Edwards was always drawn to people in need and was sent to a rescue mission on the East Coast in the late 1980s by his pastor to continue practicing his preaching skills. He distinctly remembers preaching to a disengaged crowd who were obligated to listen to him before they could eat. He was partnered with another man from his church, whose judgmental attitude toward the mission’s residents helped Edwards begin developing his own beliefs in contrast.
During a Zoom conversation, Edwards recounted a particular day when his ministry partner cruelly misjudged a man who was new to the mission and fresh out of prison. Edward’s partner insinuated that the first thing the new participant likely did was seek the services of a sex worker. But the man told Edwards he spent the whole day wandering the city trying to figure out how to restart his life. Edwards reflected on this exchange with me over the phone: “We came in there like, ‘They’re just these sinners that need to be saved,’ and my partner in this treated them like this, and here’s this guy just saying, ‘I’m just trying to figure out my life.’ That changed things for me.”
When you see homelessness as the moral and spiritual failure of those who experience it, the fruit of this theology becomes what Francis and Edwards experienced: A dogma that prevents people from having their long-term needs met.
Soup, Soap, Salvation
If the solution was just “Jesus,” one might expect that people achieve success in these programs at a much higher rate than in housing first programs. But the data shows the opposite is true.
After pouring over the outcomes from studies of different program designs in their book In the Midst of Plenty, experts Marybeth Shinn and Jill Khadurri conclude: “The data seem to show that the treatment-first programs” including programs like what rescue missions call “life transformation” prior to housing, “did not change people so much as they sorted them into those permitted to come indoors and those relegated to the streets.” In other words, programs like those championed by rescue missions don’t have a track record of resolving homelessness; they simply choose those who they consider worthy of help and invest in them exclusively.
Francis experienced this categorizing firsthand. Despite the mission’s claim to success, Francis noted that many folks completed the program “and then immediately relapsed … or things fell apart — they couldn’t get the housing they needed, they ended up staying at the mission for 6 months up to a year after the fact.”
Francis told me a story of one resident who was a bit of a rockstar, even securing one of the mission’s few, coveted internship spots that combined culinary arts education at a local college with his kitchen work at the shelter. Then, he relapsed into his addiction. The rescue mission immediately terminated him from the program; he never came back.
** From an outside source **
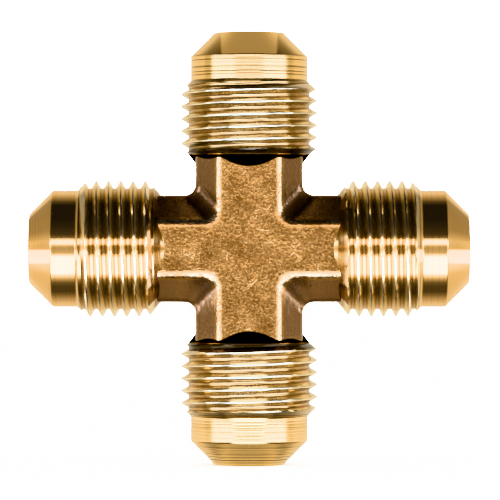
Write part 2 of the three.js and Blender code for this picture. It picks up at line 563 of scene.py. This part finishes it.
def linear(hex_colour):
    channels = [int(hex_colour[i:i + 2], 16) / 255 for i in (1, 3, 5)]
    flat = [c / 12.92 if c <= 0.04045 else ((c + 0.055) / 1.055) ** 2.4 for c in channels]
    return (*flat, 1)


def add(tree, kind, inputs=None, stops=(), **settings):
    node = tree.nodes.new("ShaderNode" + kind)
    for name, value in settings.items():
        setattr(node, name, value)
    for name, value in (inputs or {}).items():
        if isinstance(value, bpy.types.NodeSocket):
            tree.links.new(value, node.inputs[name])
        else:
            node.inputs[name].default_value = value
    for number, (position, colour) in enumerate(stops):
        if number > 1:
            node.color_ramp.elements.new(position)
        node.color_ramp.elements[number].position = position
        node.color_ramp.elements[number].color = colour
    return node


def start(name):
    """Clear a material's nodes. Return its tree, and the output that gives a point's place."""
    material = bpy.data.materials.get(name) or bpy.data.materials.new(name)
    material.use_nodes = True
    material.node_tree.nodes.clear()
    return material.node_tree, add(material.node_tree, "TexCoord").outputs["Object"]


def finish_metal(tree, inputs):
    shader = add(tree, "BsdfPrincipled", {"Metallic": 1, **inputs})
    add(tree, "OutputMaterial", {"Surface": shader.outputs[0]})


# %% [markdown]
# ## Forging brass, as it leaves the dies
#
# The body is hot-stamped forging brass, pickled and tumbled. The dies and the scale leave a fine
# pebbly grain, about a quarter of a millimetre across, over softer clouds of two or three
# millimetres, and between them the metal is half bright. So the eye sees a warm brown gold, with
# small sparks where a grain tilts towards the light. Real grain is finer still, and is drawn this
# coarse so that it shows.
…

Rescue missions largely limit their offerings to needs that recur daily like food, shelter, and hygiene — tactics that seem to ensure people keep coming in the door in hopes they make a spiritual commitment. Edwards remembered a sign he saw outside of a rescue mission in West Virginia. It read: “Soup, Soap, Salvation.” He brought this up when reflecting on his experience at the mission: “We weren’t really talking justice,” he remembered. “We were really talking [about] these quick fixes, get somebody a meal and a bed. And that seemed to be the best we could do, and when you start pushing out to more systemic issues, many Christians weren’t ready for that.”
Is there a better alternative?
I know from my own work that many Christians and churches do genuinely care about the issue of homelessness. And rescue missions make addressing the crisis of homelessness look really simple: soup, soap, salvation. For churches and Christians who lament the homelessness around them but feel powerless to help, missions offer an easy out: Donate to a Christian organization that will do the work for you. But this can also mean the missions are geared more toward churches’ needs rather than the people they serve. Or as Francis put it: Some churches just seem to “like to sign their checks … We met the need [the churches] had of feeling connected to the community and feeling like they’re making a difference.”
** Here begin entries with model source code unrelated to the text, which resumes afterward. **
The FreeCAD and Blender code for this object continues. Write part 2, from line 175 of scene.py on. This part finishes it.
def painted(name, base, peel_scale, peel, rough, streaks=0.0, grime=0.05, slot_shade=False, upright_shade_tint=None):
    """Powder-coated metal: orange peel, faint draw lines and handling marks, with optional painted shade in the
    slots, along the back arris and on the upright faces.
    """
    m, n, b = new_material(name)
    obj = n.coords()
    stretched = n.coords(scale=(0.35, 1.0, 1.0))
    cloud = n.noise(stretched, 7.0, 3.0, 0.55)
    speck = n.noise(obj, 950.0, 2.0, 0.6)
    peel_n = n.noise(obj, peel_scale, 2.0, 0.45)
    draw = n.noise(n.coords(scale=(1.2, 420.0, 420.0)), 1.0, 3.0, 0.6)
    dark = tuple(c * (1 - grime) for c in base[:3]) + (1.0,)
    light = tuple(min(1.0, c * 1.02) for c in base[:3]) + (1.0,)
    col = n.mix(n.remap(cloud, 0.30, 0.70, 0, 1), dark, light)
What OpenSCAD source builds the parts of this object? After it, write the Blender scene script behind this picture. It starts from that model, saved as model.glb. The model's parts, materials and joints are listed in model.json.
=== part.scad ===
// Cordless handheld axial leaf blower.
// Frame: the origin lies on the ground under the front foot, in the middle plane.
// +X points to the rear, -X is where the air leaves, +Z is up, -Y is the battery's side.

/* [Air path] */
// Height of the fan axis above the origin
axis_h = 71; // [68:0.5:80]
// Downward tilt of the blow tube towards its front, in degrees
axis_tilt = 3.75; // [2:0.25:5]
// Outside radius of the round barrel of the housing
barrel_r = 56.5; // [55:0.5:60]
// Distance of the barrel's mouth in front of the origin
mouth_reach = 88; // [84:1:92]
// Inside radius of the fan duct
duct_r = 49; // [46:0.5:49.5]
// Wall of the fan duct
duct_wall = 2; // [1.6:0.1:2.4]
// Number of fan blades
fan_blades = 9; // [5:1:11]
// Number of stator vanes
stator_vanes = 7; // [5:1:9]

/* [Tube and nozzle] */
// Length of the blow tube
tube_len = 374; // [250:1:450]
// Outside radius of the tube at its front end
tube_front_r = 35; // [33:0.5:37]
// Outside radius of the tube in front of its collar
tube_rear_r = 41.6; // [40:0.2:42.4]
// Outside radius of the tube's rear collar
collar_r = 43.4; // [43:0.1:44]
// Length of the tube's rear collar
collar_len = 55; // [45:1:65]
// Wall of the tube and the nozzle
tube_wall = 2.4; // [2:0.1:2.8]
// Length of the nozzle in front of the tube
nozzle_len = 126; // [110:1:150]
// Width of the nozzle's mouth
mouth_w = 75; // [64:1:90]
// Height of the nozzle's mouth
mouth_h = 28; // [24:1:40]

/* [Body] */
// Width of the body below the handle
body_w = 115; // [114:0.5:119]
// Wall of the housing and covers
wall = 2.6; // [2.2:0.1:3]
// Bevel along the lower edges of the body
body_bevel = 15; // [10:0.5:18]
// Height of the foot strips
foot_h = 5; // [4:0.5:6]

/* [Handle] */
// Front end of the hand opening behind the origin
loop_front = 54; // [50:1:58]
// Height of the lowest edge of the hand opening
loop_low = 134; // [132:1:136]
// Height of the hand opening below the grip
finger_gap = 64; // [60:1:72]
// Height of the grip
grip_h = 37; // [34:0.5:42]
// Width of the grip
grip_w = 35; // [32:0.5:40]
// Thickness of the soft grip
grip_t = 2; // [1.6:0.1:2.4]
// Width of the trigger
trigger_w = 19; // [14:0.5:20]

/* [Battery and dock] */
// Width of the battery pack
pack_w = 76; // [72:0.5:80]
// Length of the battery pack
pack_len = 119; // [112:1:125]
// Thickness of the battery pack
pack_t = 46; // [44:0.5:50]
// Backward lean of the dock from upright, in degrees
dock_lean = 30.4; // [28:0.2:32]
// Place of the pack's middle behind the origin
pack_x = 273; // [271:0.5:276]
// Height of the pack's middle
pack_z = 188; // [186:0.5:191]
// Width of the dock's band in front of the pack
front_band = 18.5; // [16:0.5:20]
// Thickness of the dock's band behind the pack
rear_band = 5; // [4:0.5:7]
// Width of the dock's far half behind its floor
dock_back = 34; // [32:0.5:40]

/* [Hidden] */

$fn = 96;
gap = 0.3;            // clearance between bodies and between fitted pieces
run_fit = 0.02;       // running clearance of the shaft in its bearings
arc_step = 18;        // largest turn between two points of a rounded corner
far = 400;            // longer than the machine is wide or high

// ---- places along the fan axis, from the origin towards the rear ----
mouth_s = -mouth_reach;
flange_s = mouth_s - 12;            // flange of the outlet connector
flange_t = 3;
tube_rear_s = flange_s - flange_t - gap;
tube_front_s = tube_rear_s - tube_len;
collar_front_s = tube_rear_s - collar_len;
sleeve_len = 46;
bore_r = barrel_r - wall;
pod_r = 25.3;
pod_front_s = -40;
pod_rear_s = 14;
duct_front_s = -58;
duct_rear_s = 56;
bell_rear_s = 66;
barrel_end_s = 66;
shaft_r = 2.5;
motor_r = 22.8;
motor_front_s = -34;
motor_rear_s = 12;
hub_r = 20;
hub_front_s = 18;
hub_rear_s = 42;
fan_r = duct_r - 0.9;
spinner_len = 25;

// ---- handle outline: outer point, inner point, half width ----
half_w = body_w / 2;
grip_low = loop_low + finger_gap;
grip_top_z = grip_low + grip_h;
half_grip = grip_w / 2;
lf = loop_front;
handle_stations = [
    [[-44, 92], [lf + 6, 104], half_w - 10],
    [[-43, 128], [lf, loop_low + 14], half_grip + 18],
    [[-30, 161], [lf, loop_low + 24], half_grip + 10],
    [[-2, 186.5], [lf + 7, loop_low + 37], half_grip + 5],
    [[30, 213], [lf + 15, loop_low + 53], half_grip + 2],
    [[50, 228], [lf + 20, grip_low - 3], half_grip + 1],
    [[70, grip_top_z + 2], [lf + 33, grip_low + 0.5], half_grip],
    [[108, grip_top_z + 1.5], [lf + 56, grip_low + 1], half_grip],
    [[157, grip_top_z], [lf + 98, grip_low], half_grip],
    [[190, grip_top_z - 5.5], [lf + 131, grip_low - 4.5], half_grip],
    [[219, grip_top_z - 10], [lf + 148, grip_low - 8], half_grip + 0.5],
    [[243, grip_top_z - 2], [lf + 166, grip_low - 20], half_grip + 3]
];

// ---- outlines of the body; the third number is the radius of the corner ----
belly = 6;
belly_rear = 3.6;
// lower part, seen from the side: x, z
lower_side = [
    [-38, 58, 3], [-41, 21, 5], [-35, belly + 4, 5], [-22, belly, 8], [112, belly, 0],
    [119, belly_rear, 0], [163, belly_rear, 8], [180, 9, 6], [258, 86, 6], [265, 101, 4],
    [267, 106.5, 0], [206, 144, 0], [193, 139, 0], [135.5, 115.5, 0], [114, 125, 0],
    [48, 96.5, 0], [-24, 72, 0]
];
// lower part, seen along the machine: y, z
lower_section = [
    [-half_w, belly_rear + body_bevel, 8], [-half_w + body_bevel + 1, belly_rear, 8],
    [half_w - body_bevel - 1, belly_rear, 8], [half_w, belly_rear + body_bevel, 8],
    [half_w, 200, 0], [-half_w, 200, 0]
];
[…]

But while rescue missions are not making a dent in homelessness because of their focus on spiritual solutions and half-measures, there are lots of better Christian alternatives.
Larger groups like Mercy Housing, a national nonprofit founded by six communities of Catholic sisters, have developed affordable and supportive housing on a large scale, prioritizing housing first to bring in and keep the most vulnerable people off the streets. In Making Housing Happen, housing advocate and book editor Jill Suzanne Shook provides numerous examples of faith-based approaches to affordable housing, including churches across the country that have set aside, donated, or sold unused buildings and land to be developed for shelter, tiny home villages, and even housing complexes. Churches and faith-based collectives — including organizations like Making Housing and Community Happen in Pasadena, Calif.; LA Voice; Open Table Nashville; and Minnesota’s Beacon Interfaith Housing Collaborative — have rallied around local legislation that allows for (or even mandates) the building of affordable housing.
Of course, the production and maintenance of housing is quite a lift, and many churches and faith groups don’t have the infrastructure or resources to do this. In the absence of housing, churches can still offer client-centered approaches to addressing homelessness that are both faith-based and evidence-based — and many do. Churches offer their spaces for shelter without stipulation or evangelism, developing programs that prioritize dignity and expression. Some examples I’ve gotten to see include the work of First Presbyterian Church in Hayward, Calif. (FirstPres), which provides shelter and programming for people; St. Peter and Paul in Portland, Ore., which provides meals and art groups; and Hilda’s Place, which operates out of Lake Street Church in Evanston, Ill., provides both food and shelter for people.
Programs like these deserve our support in the way of donations, volunteerism, and partnerships. They embody the best of what faith communities can offer, where theology meets evidence-based approaches to homelessness. If you begin with the belief that unhoused people are children of God who have faced situations outside of their control and are excluded from resources that would empower them, your response will be one that emphasizes solutions that actually prevent and end homelessness. But if you begin with the belief that unhoused people are experiencing the consequences of their own moral or spiritual failure, you end up with programs like those of gospel rescue missions.